Canadian government clarifies corporate legislation proposals, expands diversity focus beyond gender

Global Publication December 2016

In September 2016, a bill amending the Canada Business Corporations Act (CBCA) was tabled for first reading in the Canadian parliament. The proposed changes (the Proposed Amendments) will affect the election of directors, communications with shareholders and disclosure of diversity policies and statistics involving directors and executive officers. The federal government has now published draft regulations (the Draft Regulations) that clarify how the Proposed Amendments will operate.

The Proposed Amendments include the following:

Election of directors

  • Directors of public CBCA corporations must be elected on an individual and (subject to certain exceptions that have not yet been published) annual basis. Currently the CBCA allows directors to be elected as part of a slate and for up to a three-year term. The Draft Regulations confirm the election reforms relate only to public corporations.
  • The Proposed Amendments introduce mandatory majority voting for the election of directors of public corporations where there is only one candidate nominated for each position available on the corporation’s board of directors (the Board). Shareholders can vote "for" or "against" each director nominee (instead of "for" or "withhold" under the current system) and each nominee must receive a majority of votes to be elected. Further, if a nominee does not receive a majority of votes, he or she may not be appointed a director by the Board before the next shareholders’ meeting at which directors are elected, except if required to comply with CBCA requirements to have at least two directors who are not officers or employees of the corporation or to satisfy Canadian residency requirements.
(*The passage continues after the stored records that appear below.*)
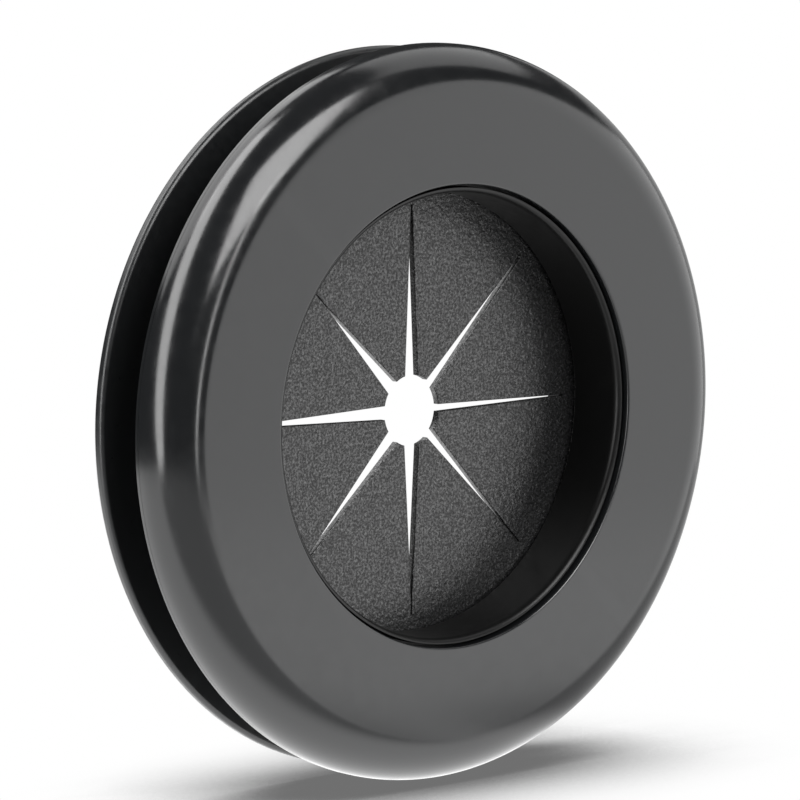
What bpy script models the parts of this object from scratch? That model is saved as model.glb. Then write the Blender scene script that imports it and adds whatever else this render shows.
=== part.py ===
"""Desk grommet with a star-slit rubber membrane, built as separate mouldings.

Everything is modelled flat, with the grommet's axis along Z, its face upwards and its seat on the
panel at Z = 0. One empty, grommet_axis, then stands the assembly on its rim: the face looks along
-Y and the panel's plane is the XZ plane.
"""

from math import acos, cos, degrees, pi, radians, sin, sqrt

import bmesh
import bpy
from mathutils import Matrix, Vector

MM = 0.001

# Fits
FIT_GAP = 0.3 * MM              # between neighbouring mouldings
HOLE_CLEARANCE = 0.3 * MM       # between the neck and the panel's hole

# Panel that the grommet goes into
PANEL_HOLE_RADIUS = 30.0 * MM
PANEL_GAP = 6.3 * MM            # front flange to rear flange

# Front bezel
FLANGE_OVERHANG = 10.0 * MM     # flange edge beyond the panel's hole
FLANGE_HEIGHT = 5.6 * MM
EDGE_LAND = 0.6 * MM            # straight side below the rounded edge
FACE_WALL = 2.0 * MM
OUTER_WALL = 2.0 * MM
SNAP_WALL = 1.6 * MM
CORE_DEPTH = 2.2 * MM
BORE_EASE = 0.25 * MM

# Barrel, from its throat outwards
BARREL_BUILD_UP = 5.65 * MM     # throat to neck
LIP_WALL = 0.65 * MM
LIP_ROUND_HEIGHT = 0.9 * MM
LIP_SETBACK = 0.65 * MM         # lip below the bezel's face
COLLAR_WALL = 2.15 * MM
NECK_WALL = 1.8 * MM
LEDGE_WALL = 1.1 * MM           # ledge that the membrane's rim is pressed against
REBATE_WALL = 3.1 * MM
BARREL_FLANGE_WIDTH = 3.9 * MM
BARREL_FLANGE_HEIGHT = 1.7 * MM
SNAP_BEAD = 0.6 * MM
SNAP_BEAD_HEIGHT = 0.8 * MM
SEAT_STEP = 1.5 * MM            # neck down to the locking ring's seat
LUG_HEIGHT = 1.0 * MM
BARREL_END = 0.2 * MM           # barrel behind its lugs
LUG_COUNT = 4
LUG_HALF_ANGLE = radians(11.0)
FIRST_LUG_ANGLE = radians(45.0)
STOP_HEIGHT = 1.1 * MM
STOP_HALF_ANGLE = radians(3.0)
STOP_OFFSET = radians(60.0)     # stop behind its lug, round the barrel
ROOT_OVERLAP = 0.5 * MM         # lugs and stops sunk into the barrel's wall

# Membrane
MEMBRANE_DROP = 2.4 * MM        # below the panel's face
MEMBRANE_THICKNESS = 0.8 * MM
PETAL_COUNT = 8
HUB_RADIUS = 3.9 * MM
SLIT_HUB_WIDTH = 1.7 * MM
SLIT_END_WIDTH = 0.3 * MM
SLIT_MARGIN = 1.55 * MM         # slit end to the barrel's throat

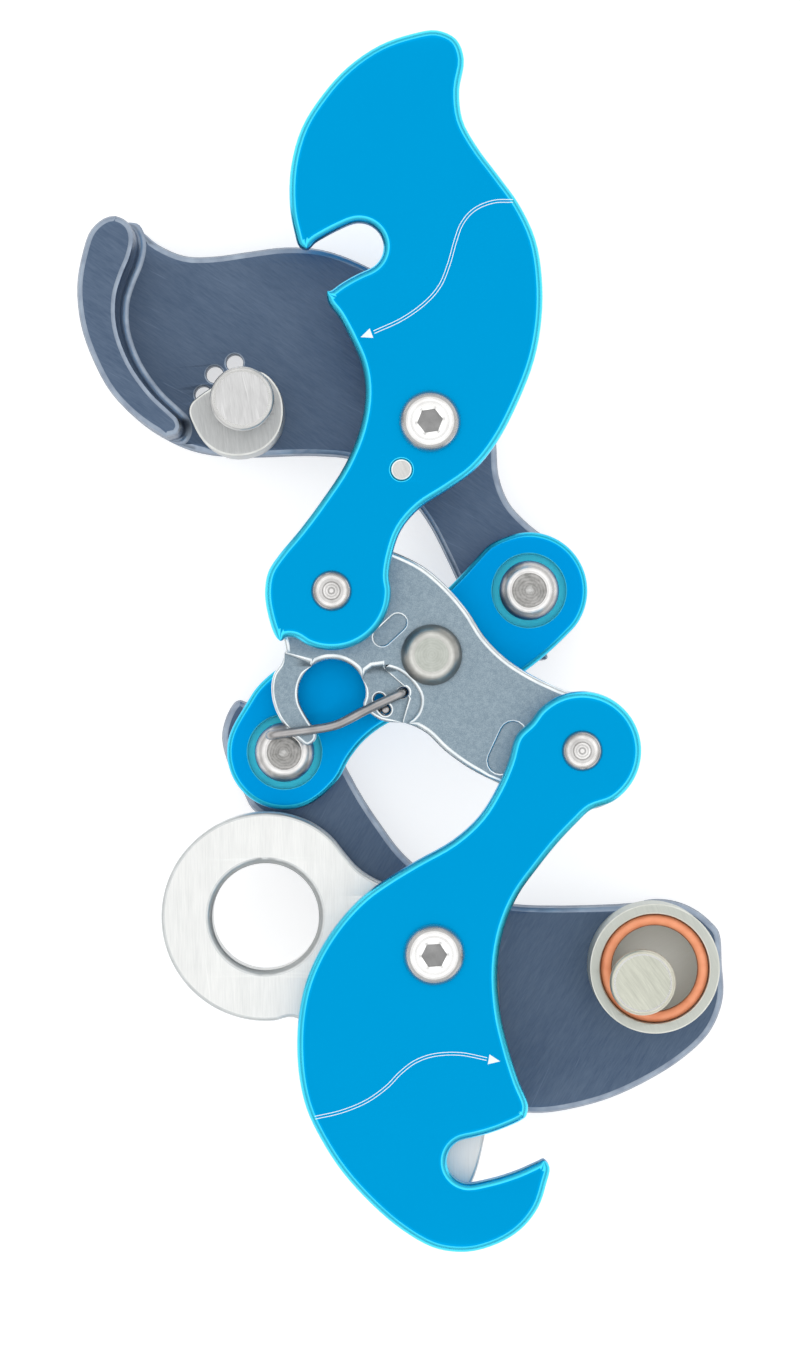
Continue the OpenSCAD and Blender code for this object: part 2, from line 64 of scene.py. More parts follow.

Currently, under Toronto Stock Exchange (TSX) requirements, a director must offer to resign if he or she does not receive a majority of votes, but the Board has the option of not accepting such resignation in certain circumstances. In addition, the TSX requirements do not prohibit the Board from deciding to appoint a failed nominee as a director following the election.
  • The Proposed Amendments regarding the election of directors are more stringent than the current TSX requirements and will result in the introduction of majority voting rules for federal TSX Venture-listed issuers. Unlike the TSX, the TSX Venture Exchange currently permits slate voting and terms of longer than one year (as long as securityholders agree) and does not require directors to be elected by a majority.

Shareholder communications

  • "Notice-and-access" allows certain shareholder meeting materials to be made accessible online rather than physically mailed to shareholders. While securities legislation was amended in 2013 to introduce notice-and-access, the CBCA’s current provisions are not entirely compatible with the full use of notice-and-access by federal corporations. The Proposed Amendments, if enacted, will facilitate the use of notice-and-access by federal corporations. The Draft Regulations clarify that brokers and other intermediaries that hold shares on behalf of one or more shareholders will satisfy their obligations under the CBCA if they forward to those shareholders the notice-and-access proxy materials they receive, rather than forwarding physical copies of all of the relevant documents.
  • Public corporations will meet their requirement to send financial statements to registered shareholders if they use notice-and-access and include a link to the financial statements as part of the notice-and-access package. If the public corporation does not use notice-and-access (or at least not in respect of its financial statements), it will only be required to send financial statements to those registered shareholders who specifically request them. This is a change from the current regime, where public corporations are required to mail annual financial statements to all registered shareholders, except those who have specifically stated they do not wish to receive them.
  • The Proposed Amendments and Draft Regulations will change the time frame for a shareholder to submit proposals to a federal corporation to a range of 90 to 150 days before the anniversary of the previous annual meeting of shareholders (instead of a deadline of 90 days prior to the anniversary date of the notice of last shareholders’ meeting). This will allow shareholders to submit proposals closer to the annual meeting.

Diversity in the boardroom and in senior management

To support the representation of women on the boards of directors and in senior management of federal corporations, the Proposed Amendments will require listed issuers to annually disclose their diversity policies and targets, if any, as well as statistics regarding female representation on the Board and at the executive officer level. The Proposed Amendments bring the CBCA in line with Canadian securities regulations related to gender diversity applicable to TSX-listed issuers and expand the requirements so as to apply to TSX-Venture listed issuers and other reporting issuers as well.

Interestingly, the Draft Regulations expand the scope of diversity beyond gender lines and would require federal corporations to disclose the details of any written policies relating to diversity other than gender amongst the directors and executive officers. This introduces a higher standard of disclosure than that imposed by current securities law or TSX requirements.

For more information on this development, please access the Draft Regulations as well as our previous newsletters on the proposed CBCA amendments here and here.

Next steps

The Proposed Amendments received second reading in the House of Commons on December 9, 2016. We will provide updates regarding any further proposed amendments and the final form of the legislation as information becomes available.